Eating your way to a woman's heart
The saying “large and in charge” never played a significant role in the life of Philip Cabrera until he traveled to Vietnam. Philip is a Cal State Fullerton communications student determined to become the next big travel journalist.
Kind and curious are two words some use to describe Philip, Phil or “Philly,” as we call him. Philly is short for “Philly Cheesesteak,” a nickname he tells others to call him in order to help remember his name. I call this technique, the “Philly Cheese Brain Tease.” Oddly enough, it works because I never forgot his name.
Philly, 27, was one of 12 students selected to travel to Northern Vietnam as a foreign news correspondent and as part of the Project Vietnam medical mission team. Philly said he weighs about 300 pounds and likes to try new foods. He also said he enjoys reporting on the various cuisines he consumes, similar to a food critic.
It was a talent he hoped to use in Vietnam. That plan backfired. Concerned about his grade and finding a unique story to blog about, it seemed as if Philly ran into a closed door – a door that would remain closed only temporarily. Once opened, Donald Trump’s angel would appear on his shoulder only to honor him as Vietnam’s newest Celebrity Apprentice.

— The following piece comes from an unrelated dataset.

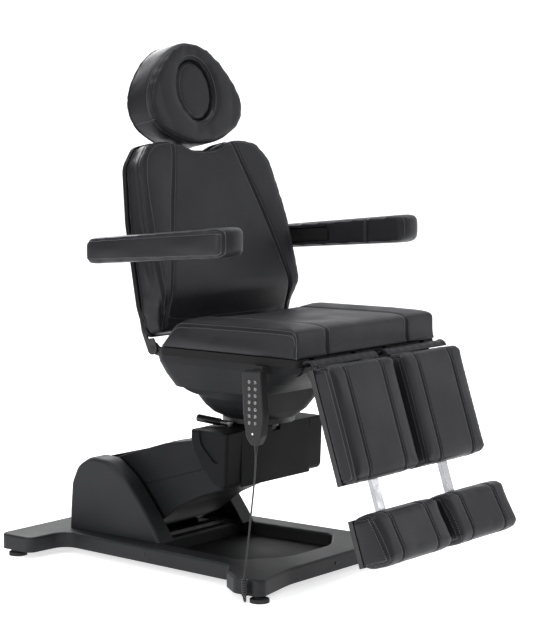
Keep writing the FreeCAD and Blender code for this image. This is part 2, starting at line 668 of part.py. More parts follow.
def make_back_frame():
    arm = fuse([prism([(-16, 0), (16, 0), (24, 50), (20, 110), (back_rear(110) + 0.3, 110),
                       (back_rear(28) + 0.3, 28), (-10, 26)], "x", 261, 267), rod_x(16, 261, 267, (0, 0))])
    arm = arm.cut(rod_x(8 + RUNNING_GAP, 200, 300, (0, 0)))
    def strip(z0, z1, x0, x1, depth=4.0):
        corners = [(back_rear(z0) + 0.3, z0), (back_rear(z1) + 0.3, z1),
                   (back_rear(z1) + depth, z1), (back_rear(z0) + depth, z0)]
        return prism(corners, "x", x0, x1)
    upright = strip(36, 420, 200, 240, 8)
    lower_tie = strip(60, 100, -267, 267, 14)
    upper_tie = strip(300, 340, -240, 240, 8)
    eye = unplaced((BACK_PIVOT[0], BACK_PIVOT[1] - BACK_CRANK), BACK_PIVOT, -BACK_LEAN)
    crank_x = (BACK_MOTOR_X - 20, BACK_MOTOR_X + 14)
    crank = []
    for x in crank_x:
        crank.append(fuse([prism([(0, 10), (22, 10), (20, 100), (back_rear(100) + 0.3, 100),
                                  (back_rear(28) + 0.3, 28), (0, 26)], "x", x, x + 6),
                           bar((10, 12), eye, 20, x, x + 6), rod_x(11, x, x + 6, eye)]))
    guide = box(-32, 32, -6, 22, 300, 430).cut(box(-20.2, 20.2, 9.8, 16.2, 290, 440))
    guide = guide.cut(prism([(-50, 290), (back_rear(290) + 0.3, 290), (back_rear(440) + 0.3, 440),
                             (-50, 440)], "x", -40, 40))
    pin = rod_x(6, crank_x[0], crank_x[1] + 6, eye)
    brackets = []
    pivot = unplaced(ARM_PIVOT, BACK_PIVOT, -BACK_LEAN)
    wing = fuse([prism([(pivot[0], pivot[1] - 16), (pivot[0], pivot[1] + 16),
                        (14, pivot[1] + 24), (14, pivot[1] - 24)], "x", 291, 297),
                 rod_x(16, 291, 297, pivot), box(238, 297, 8, 14, pivot[1] - 24, pivot[1] + 24),
                 rod_x(9, 297, ARM_INNER + 12, pivot)])
    for shape in pair(wing):
        brackets.append(shape)
    pieces = [lower_tie, upper_tie, guide, pin] + crank + brackets
    for shape in (arm, upright):
        pieces += pair(shape)
    save("back_frame", leaned(fuse(pieces), BACK_PIVOT, -BACK_LEAN))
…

It was a rare sunny day. The market was bustling with Vietnamese wearing Non La (handcrafted hats made of leaves). The smell of fresh trout filled the air. The pace was fast. One wrong turn and a pickpocket could rob you so blind, you would not see your way back into the United States. Your identity pouch remained securely strapped across your chest like a bandolier.

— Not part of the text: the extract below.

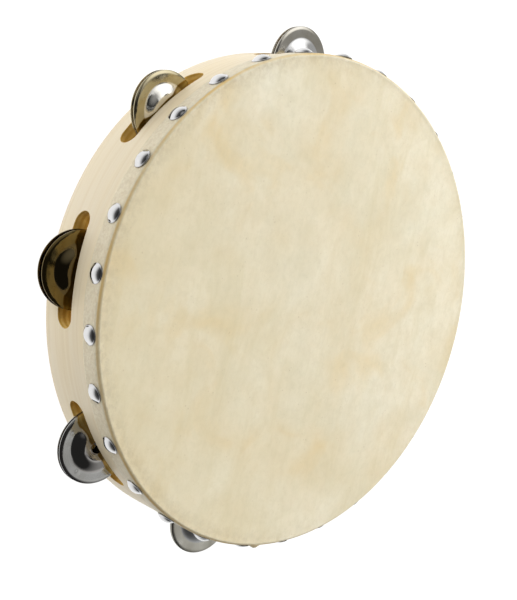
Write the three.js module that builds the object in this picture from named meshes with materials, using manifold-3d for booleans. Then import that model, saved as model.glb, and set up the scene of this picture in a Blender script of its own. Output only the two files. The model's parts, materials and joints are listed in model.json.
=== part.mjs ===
// Tambourine: a bent plywood shell with a tacked skin head and eight pairs of steel jingles.
// Millimetres, +Z up. The origin is on the shell's axis, in the plane of its open edge, so the
// tambourine lies on a table with its head on top. Angles are counter-clockwise from +X, seen
// from above the head.

import * as THREE from 'three';
import { mergeVertices } from 'three/addons/utils/BufferGeometryUtils.js';
import Module from 'manifold-3d';

const wasm = await Module();
wasm.setup();

// ---- Driving dimensions ----

const FIT_GAP = 0.3; // between pieces that touch

const HEAD_RADIUS = 127; // outside of the skin: a 10 inch head
const TOTAL_DEPTH = 45.5; // open edge to playing surface
const SKIN_THICKNESS = 0.6;
const SKIRT_DEPTH = 11.75; // how far the skin is folded down the shell
const FOLD_RADIUS = 2.1; // outside of the fold
const FOLD_STEPS = 2;

const WALL_THICKNESS = 7.4;
const EDGE_CHAMFER = 0.5; // on the open edge
const FLATS_PER_TACK = 3; // the ring's sides, so that each tack is on the middle of one

const JINGLE_PAIRS = 8;
const JINGLE_PITCH = 41.45; // degrees from slot to slot
const GRIP_ANGLE = 112.5; // middle of the plain stretch that the hand holds

const SLOT_BOTTOM = 11.1;
const SLOT_TOP = 22.1;
const SLOT_LENGTH = 54;
const SLOT_END_STEPS = 3; // per quarter turn

const JINGLE_RADIUS = 18.8;
const JINGLE_HOLE_RADIUS = 3;
const JINGLE_THICKNESS = 0.5;
const JINGLE_SEGMENTS = 16;
const DOME_RADIUS = 11.4;
const DOME_HEIGHT = 2.3;
const DOME_SHOULDER_RADIUS = 7.4;
const DOME_SHOULDER_HEIGHT = 1.5;
const RIM_CURL = 0.35; // the edge bends this far towards the other disc
const RIM_CURL_WIDTH = 0.9;

// Where each pair lies on its nail at rest, in the play that its wide hole gives it: the disc's
// centre from the nail, outwards and sideways, and the heights of its two flanges.
const RESTING_PLACES = [
  { outwards: -0.9, sideways: 0.8, front: 18.6, rear: 15.4 },
  { outwards: -1.3, sideways: -0.3, front: 19.1, rear: 15.8 },
  { outwards: -1.3, sideways: 1, front: 19.1, rear: 15.8 },
  { outwards: -1.4, sideways: 0, front: 18.5, rear: 14.2 },
  { outwards: 1.7, sideways: 0, front: 16.4, rear: 14 },
  { outwards: -0.3, sideways: -1.6, front: 15.6, rear: 14 },
  { outwards: 0.6, sideways: -1.2, front: 17.4, rear: 14.9 },
  { outwards: -1, sideways: -0.7, front: 18.9, rear: 16.4 },
];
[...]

Feeling confident to enter, our class did. One by one, our American group proceeded into the market. As the last team member stepped in, silence filled the air. The absence of sound became audible and it grew with each step Philly took. The chickens gasped for one last breath as whacking cleavers paused in mid-air. The auction style negotiations between bargainers came to a complete halt as Phillip Cabrera walked in.
We stood there, in the midst of the silence waiting for them to make the first move. That’s when a female butcher relinquished a chuckle. Then a male companion did the same. Within a matter of minutes, the entire left corner of the market grew excited to see this big guy. He was as foreign to them as they were to us. Many pulled out their cameras to take pictures. Children asked for his autograph and teens took part in untranslated conversation. Several women proposed to the newcomer. It was a magnificent day for Philly – he was large and in charge.

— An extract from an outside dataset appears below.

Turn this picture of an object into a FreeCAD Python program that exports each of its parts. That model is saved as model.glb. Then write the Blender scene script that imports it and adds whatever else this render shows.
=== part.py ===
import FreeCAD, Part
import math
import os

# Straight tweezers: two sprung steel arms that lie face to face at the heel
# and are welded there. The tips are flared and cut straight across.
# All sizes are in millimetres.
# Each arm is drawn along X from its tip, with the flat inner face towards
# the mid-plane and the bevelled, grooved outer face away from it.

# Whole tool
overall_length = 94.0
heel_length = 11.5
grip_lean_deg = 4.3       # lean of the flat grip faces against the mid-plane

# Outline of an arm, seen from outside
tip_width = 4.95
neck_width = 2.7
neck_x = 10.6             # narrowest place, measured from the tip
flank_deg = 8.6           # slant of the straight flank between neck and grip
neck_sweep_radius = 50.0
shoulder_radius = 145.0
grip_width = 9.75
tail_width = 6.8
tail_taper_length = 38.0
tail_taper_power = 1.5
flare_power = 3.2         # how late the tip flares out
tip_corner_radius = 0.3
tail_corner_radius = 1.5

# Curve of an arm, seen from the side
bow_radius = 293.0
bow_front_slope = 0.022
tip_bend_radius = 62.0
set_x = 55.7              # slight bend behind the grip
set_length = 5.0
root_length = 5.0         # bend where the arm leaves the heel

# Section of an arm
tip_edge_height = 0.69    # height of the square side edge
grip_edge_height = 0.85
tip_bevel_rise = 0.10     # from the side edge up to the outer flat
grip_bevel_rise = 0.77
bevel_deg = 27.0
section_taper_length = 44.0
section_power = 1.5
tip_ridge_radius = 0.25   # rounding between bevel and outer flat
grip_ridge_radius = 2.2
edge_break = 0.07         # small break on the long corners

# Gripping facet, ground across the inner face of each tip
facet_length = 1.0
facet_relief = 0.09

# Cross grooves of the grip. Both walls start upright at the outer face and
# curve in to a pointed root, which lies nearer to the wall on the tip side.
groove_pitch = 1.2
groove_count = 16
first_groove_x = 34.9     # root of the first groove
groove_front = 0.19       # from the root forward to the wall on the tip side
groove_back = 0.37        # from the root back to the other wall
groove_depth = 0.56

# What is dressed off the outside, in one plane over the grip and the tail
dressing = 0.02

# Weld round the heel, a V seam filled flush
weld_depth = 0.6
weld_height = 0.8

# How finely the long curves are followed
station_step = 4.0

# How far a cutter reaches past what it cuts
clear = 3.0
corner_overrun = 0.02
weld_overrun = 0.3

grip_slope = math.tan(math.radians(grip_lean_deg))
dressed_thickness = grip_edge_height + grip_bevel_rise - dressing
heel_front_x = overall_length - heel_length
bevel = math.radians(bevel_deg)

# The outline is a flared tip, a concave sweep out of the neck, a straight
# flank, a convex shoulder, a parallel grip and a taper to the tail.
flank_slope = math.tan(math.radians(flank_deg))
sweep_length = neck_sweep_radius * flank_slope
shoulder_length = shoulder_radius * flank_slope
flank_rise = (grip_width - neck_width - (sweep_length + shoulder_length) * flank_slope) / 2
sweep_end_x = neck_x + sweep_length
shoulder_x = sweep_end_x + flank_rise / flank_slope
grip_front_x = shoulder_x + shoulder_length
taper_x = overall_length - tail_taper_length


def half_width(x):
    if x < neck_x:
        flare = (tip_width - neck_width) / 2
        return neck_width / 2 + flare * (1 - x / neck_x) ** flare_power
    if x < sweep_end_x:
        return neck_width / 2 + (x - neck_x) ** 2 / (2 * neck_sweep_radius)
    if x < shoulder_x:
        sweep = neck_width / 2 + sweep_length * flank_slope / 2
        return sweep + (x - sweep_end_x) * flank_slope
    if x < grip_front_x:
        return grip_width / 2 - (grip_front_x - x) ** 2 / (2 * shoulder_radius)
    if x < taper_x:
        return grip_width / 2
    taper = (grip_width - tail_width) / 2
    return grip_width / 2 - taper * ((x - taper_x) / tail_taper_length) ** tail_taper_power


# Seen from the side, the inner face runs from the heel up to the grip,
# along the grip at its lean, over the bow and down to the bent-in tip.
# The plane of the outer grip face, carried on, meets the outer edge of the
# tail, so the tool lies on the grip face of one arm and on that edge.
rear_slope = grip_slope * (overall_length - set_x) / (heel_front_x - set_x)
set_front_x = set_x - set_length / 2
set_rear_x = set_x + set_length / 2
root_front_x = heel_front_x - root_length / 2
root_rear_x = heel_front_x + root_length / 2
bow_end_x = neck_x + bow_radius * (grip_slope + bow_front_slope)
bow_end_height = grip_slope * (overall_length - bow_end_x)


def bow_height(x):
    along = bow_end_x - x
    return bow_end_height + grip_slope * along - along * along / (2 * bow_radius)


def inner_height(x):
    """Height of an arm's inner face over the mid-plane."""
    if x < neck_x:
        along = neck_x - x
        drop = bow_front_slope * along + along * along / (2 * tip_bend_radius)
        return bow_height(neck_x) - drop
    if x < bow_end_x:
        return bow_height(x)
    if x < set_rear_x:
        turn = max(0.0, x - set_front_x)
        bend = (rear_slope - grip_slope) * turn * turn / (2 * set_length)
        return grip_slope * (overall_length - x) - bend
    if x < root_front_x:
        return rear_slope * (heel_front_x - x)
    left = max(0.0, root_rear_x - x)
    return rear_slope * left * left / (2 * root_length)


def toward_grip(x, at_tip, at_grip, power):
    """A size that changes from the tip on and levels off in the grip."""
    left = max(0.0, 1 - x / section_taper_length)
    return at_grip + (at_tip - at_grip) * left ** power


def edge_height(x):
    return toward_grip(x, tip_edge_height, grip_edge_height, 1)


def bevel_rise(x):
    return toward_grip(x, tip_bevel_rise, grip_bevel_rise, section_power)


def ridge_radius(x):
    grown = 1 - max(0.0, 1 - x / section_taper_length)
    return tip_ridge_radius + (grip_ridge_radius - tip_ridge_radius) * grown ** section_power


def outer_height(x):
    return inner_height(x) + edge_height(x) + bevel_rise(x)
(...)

The question is, why did Philly receive such celebrity treatment?
In early Oriental practice, children were taught at a young age that the size of a man is equivalent to the size of his wealth. In other words, the bigger a man’s stomach, the bigger his bank account. This also made larger men appear attractive to many women. Although big people are looked down upon in America, Vietnam proves opposite of that stereotype and if Donald Trump were to reappear on Philly’s shoulder, he would only have two words to say: “You’re hired!”